Шрифт:
Интервал:
Закладка:
Джексон уже вскочил на ноги. Он протестовал против замечаний моего адвоката и моего собственного. Затем в виде необычного приговора он заявил, что все это его нисколько не смущает, «если вообще здесь возможно какое-нибудь смущение». Мне пришло в голову, что он несколько запутался.
В зале поднялся шум. Помощник господина Джексона положил перед ним какие-то документы. Он взял их в руку, но не читал, вместо этого потрясал ими в воздухе и кричал:
— Нет ни малейшей ценности в показаниях этого свидетеля (то есть меня) относительно поведения послов других стран и в его оценках. Причины их присутствия на партийной конференции, к которой он присовокупил свое имя, как мне кажется, не имеют никакой ценности как свидетельства. Я не отрицаю, что они были там, но думаю, что если он говорит ради того, чтобы что-то сказать, без предоставления фактов… то хочу дать ясно понять, что не имею никакого желания возражать ни против любого факта в этом свидетельстве, ни против большинства мнений, о которых он распространялся так долго. Но я считаю, что его отношение к действиям иностранных послов не входит в число важных и существенных доказательств.
Я попытался что-то сказать. Доктор Дикс тоже. Председатель суда оборвал нас обоих. Русские, полные чувства собственного достоинства, бросали искоса взгляды на британских и французских судей. Наконец председатель позволил доктору Диксу продолжать. Но мой адвокат не собирался в данный момент менять тему. Он хотел ответить обвинителю Джексону и заверил суд, что задал вопрос не из упрямства, но потому, что важно было дать понять сложность положения для немецкой защиты, когда представители зарубежных стран поднимают тему участия в партийной конференции.

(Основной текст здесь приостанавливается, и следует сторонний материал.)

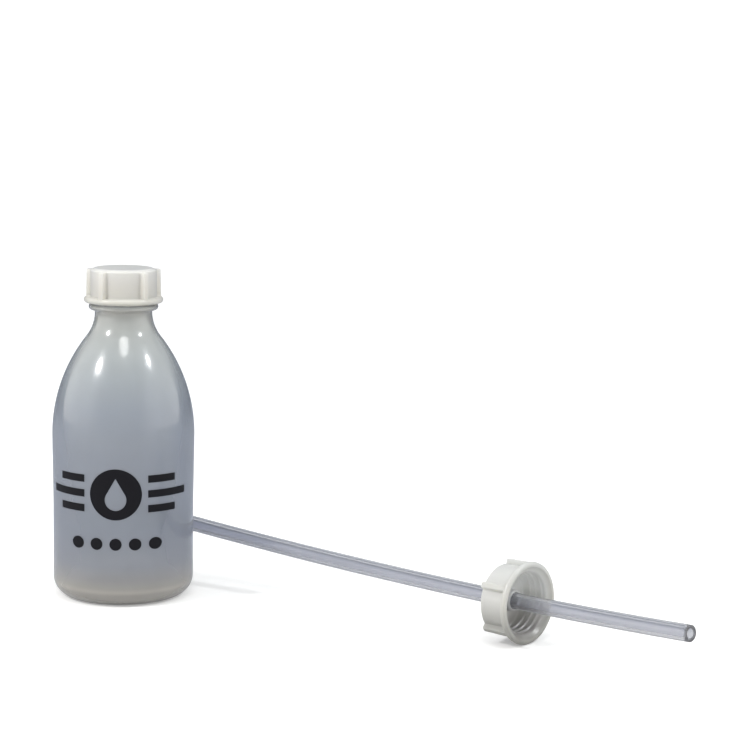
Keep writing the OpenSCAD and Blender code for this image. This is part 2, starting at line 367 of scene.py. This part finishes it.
bore_rows = line(
    (BORE_R, MOUTH_Z - 0.3 * MM), (BORE_R, THROAT_TOP_Z), 8
) + line((BORE_R, THROAT_TOP_Z), (NECK_R - WALL, THROAT_FOOT_Z), 6)
inner_rows = [row for row in inner_rows if row[1] < THROAT_FOOT_Z - 0.2 * MM]
floor_rows = arc(
    0, HOLLOW_H - hollow_arc_r, hollow_arc_r + WALL, 90 - hollow_turn, 90, 12
)
inner_rows = [row for row in inner_rows if row[1] > WALL + 0.05 * MM] + floor_rows
bottle_rows = outer_rows + bore_rows + inner_rows


def ridge(offset, width):
    """Height of a rounded thread ridge across its width, from 0 to 1."""
    share = abs(offset) / width
    if share >= 1:
        return 0.0
    return 0.5 + 0.5 * math.cos(math.pi * share)


def helix_height(angle, height, first_z, turns, width):
    """Height from 0 to 1 of a thread that starts at first_z and fades out at both ends."""
    best = 0.0
    for lap in range(int(turns) + 2):
        along = lap + angle / (2 * math.pi)
        if not 0 <= along <= turns:
            continue
        fade = min(1.0, along / THREAD_FADE, (turns - along) / THREAD_FADE)
        best = max(
            best, fade * ridge(height - first_z - along * THREAD_PITCH, width)
        )
    return best


def neck_thread(index, radius, height, angle):
    """How far the mouth's side is pushed out at a place to form its thread."""
    if not finish_start <= index < finish_end:
        return 0.0
    return NECK_THREAD_H * helix_height(
        angle, height, SEAT_Z + NECK_THREAD_FROM, NECK_THREAD_TURNS, NECK_THREAD_W
    )


# Milky plastic varies softly in how much light it lets through. The group lays faint clouds over
# a colour and gives the uneven gloss and the fine moulding marks that go with them.
def milky_group():
    """The shader node group behind every milky plastic of the part."""
    group = bpy.data.node_groups.new("milky_plastic", "ShaderNodeTree")
    face = group.interface
    face.new_socket("Colour", in_out="INPUT", socket_type="NodeSocketColor")
    for socket_name, value in (
        ("Cloud Scale", 60.0),
        ("Cloud Amount", 0.06),
        ("Mark Scale", 1500.0),
        ("Roughness", 0.3),
        ("Roughness Spread", 0.05),
    ):
        socket = face.new_socket(
            socket_name, in_out="INPUT", socket_type="NodeSocketFloat"
        )
        socket.default_value = value
    face.new_socket("Colour", in_out="OUTPUT", socket_type="NodeSocketColor")
    face.new_socket("Roughness", in_out="OUTPUT", socket_type="NodeSocketFloat")
    face.new_socket("Marks", in_out="OUTPUT", socket_type="NodeSocketFloat")
    nodes, links = group.nodes, group.links
    inside = nodes.new("NodeGroupInput")
    outside = nodes.new("NodeGroupOutput")
    place = nodes.new("ShaderNodeTexCoord")
    clouds = nodes.new("ShaderNodeTexNoise")
    clouds.inputs["Detail"].default_value = 3
    links.new(place.outputs["Object"], clouds.inputs["Vector"])
    links.new(inside.outputs["Cloud Scale"], clouds.inputs["Scale"])
    centred = nodes.new("ShaderNodeMath")
    centred.operation = "SUBTRACT"
    centred.inputs[1].default_value = 0.5
    links.new(clouds.outputs["Fac"], centred.inputs[0])
    gain = nodes.new("ShaderNodeMath")
    gain.operation = "MULTIPLY_ADD"
    gain.inputs[2].default_value = 1.0
    links.new(centred.outputs["Value"], gain.inputs[0])
    links.new(inside.outputs["Cloud Amount"], gain.inputs[1])
    tinted = nodes.new("ShaderNodeVectorMath")
    tinted.operation = "SCALE"
    links.new(inside.outputs["Colour"], tinted.inputs[0])
    links.new(gain.outputs["Value"], tinted.inputs["Scale"])
    links.new(tinted.outputs["Vector"], outside.inputs["Colour"])
    rough = nodes.new("ShaderNodeMath")
    rough.operation = "MULTIPLY_ADD"
    links.new(centred.outputs["Value"], rough.inputs[0])
    links.new(inside.outputs["Roughness Spread"], rough.inputs[1])
    links.new(inside.outputs["Roughness"], rough.inputs[2])
    links.new(rough.outputs["Value"], outside.inputs["Roughness"])
    marks = nodes.new("ShaderNodeTexNoise")
    marks.inputs["Detail"].default_value = 4
    links.new(place.outputs["Object"], marks.inputs["Vector"])
    links.new(inside.outputs["Mark Scale"], marks.inputs["Scale"])
    links.new(marks.outputs["Fac"], outside.inputs["Marks"])
    return group


MILKY = milky_group()


def milky_material(name, tints, settings, transmission, bump):
    """A milky plastic: its colours as (height, colour) rows from low to high, the group's other
    inputs, the share of light let through and the depth of the moulding marks in metres."""
    material, shader = node_material(name)
    tree = material.node_tree
    place = tree.nodes.new("ShaderNodeTexCoord")
    split = tree.nodes.new("ShaderNodeSeparateXYZ")
    level = tree.nodes.new("ShaderNodeMapRange")
    level.inputs["From Min"].default_value = tints[0][0]
    level.inputs["From Max"].default_value = tints[-1][0]
    ramp = tree.nodes.new("ShaderNodeValToRGB")
    fill_ramp(ramp, tints)
    milky = tree.nodes.new("ShaderNodeGroup")
    milky.node_tree = MILKY
    for socket_name, value in settings.items():
        milky.inputs[socket_name].default_value = value
    relief = tree.nodes.new("ShaderNodeBump")
    relief.inputs["Distance"].default_value = bump
    tree.links.new(place.outputs["Object"], split.inputs["Vector"])
    tree.links.new(split.outputs["Z"], level.inputs["Value"])
    tree.links.new(level.outputs["Result"], ramp.inputs["Fac"])
    tree.links.new(ramp.outputs["Color"], milky.inputs["Colour"])
    tree.links.new(milky.outputs["Marks"], relief.inputs["Height"])
    tree.links.new(relief.outputs["Normal"], shader.inputs["Normal"])
    tree.links.new(milky.outputs["Colour"], shader.inputs["Base Color"])
    tree.links.new(milky.outputs["Roughness"], shader.inputs["Roughness"])
    shader.inputs["IOR"].default_value = 1.51
    shader.inputs["Transmission Weight"].default_value = transmission
    return material, shader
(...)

Председательствующий судья был удовлетворен. Суть его замечания состояла в том, что если адвокат желал отметить участие дипломатов в партийной конференции, то против этого нечего возразить.
Господин Джексон переключился на другую столь же важную тему.
— Вы поддерживали перевооружение средствами Имперского банка. Почему?
— Союзные державы обещали всеобщее разоружение, — начал я. — Мне представлялось, что в политическом смысле Германия обладала равными правами с другими государствами. Поскольку они не выполняли своего обещания разоружаться, то я полагал, что и моя страна вынуждена вооружаться до обычного уровня.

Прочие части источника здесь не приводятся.